The Court then turned to the question of whether the matter was of public concern. It held that it was. Padrick was appointed as a bankruptcy trustee of a company that had been accused of diverting funds from investors. His actions, and particularly the allegations that he was acting improperly in his position, were a matter of public concern. Accordingly, Padrick needed to prove that Cox had acted negligently in making her statements to obtain a judgment for actual damages incurred. Also, the jury could not award presumed damages, under Gertz, unless it found that Cox acted with actual malice.

The Court also considered whether Padrick, as a bankruptcy trustee, was a public official. If he was, then the stricter New York Times standard would apply to the entire case. The Court noted that Padrick was neither elected nor appointed to a government position, and did not exercise control over governmental affairs. He merely was appointed as a stand-in for a debtor in possession. As such, Padrick was not a public official for purposes of defamation law.
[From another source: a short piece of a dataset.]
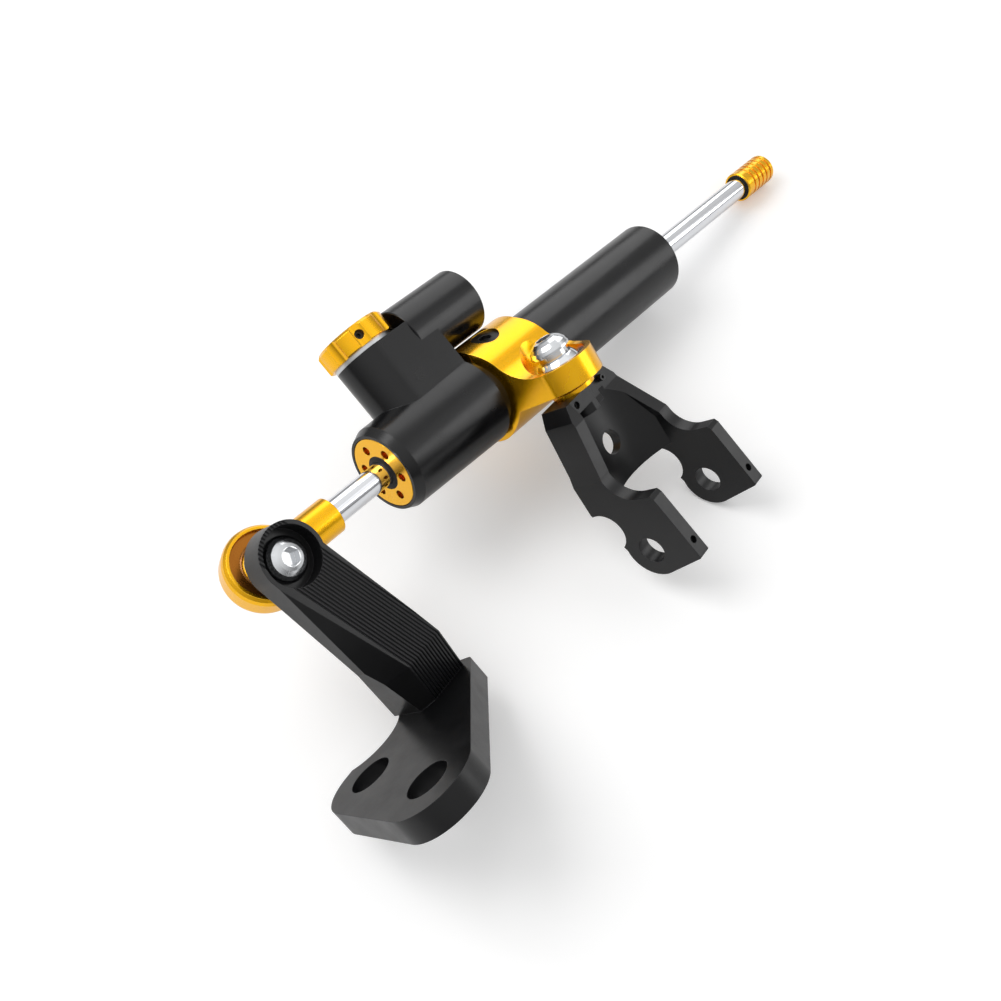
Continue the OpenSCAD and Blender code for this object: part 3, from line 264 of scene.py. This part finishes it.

The case was remanded back to the District Court for further proceedings. So, perhaps, the matter will have to be retried, with Padrick having to prove either that Cox acted with actual malice, in order to obtain an award of presumed damages, or having to prove both that she acted negligently and also that he suffered actual damage as a result of her posts. As for me, I was told when I got into this business that Chapter 7 trustees need to have a thick skin.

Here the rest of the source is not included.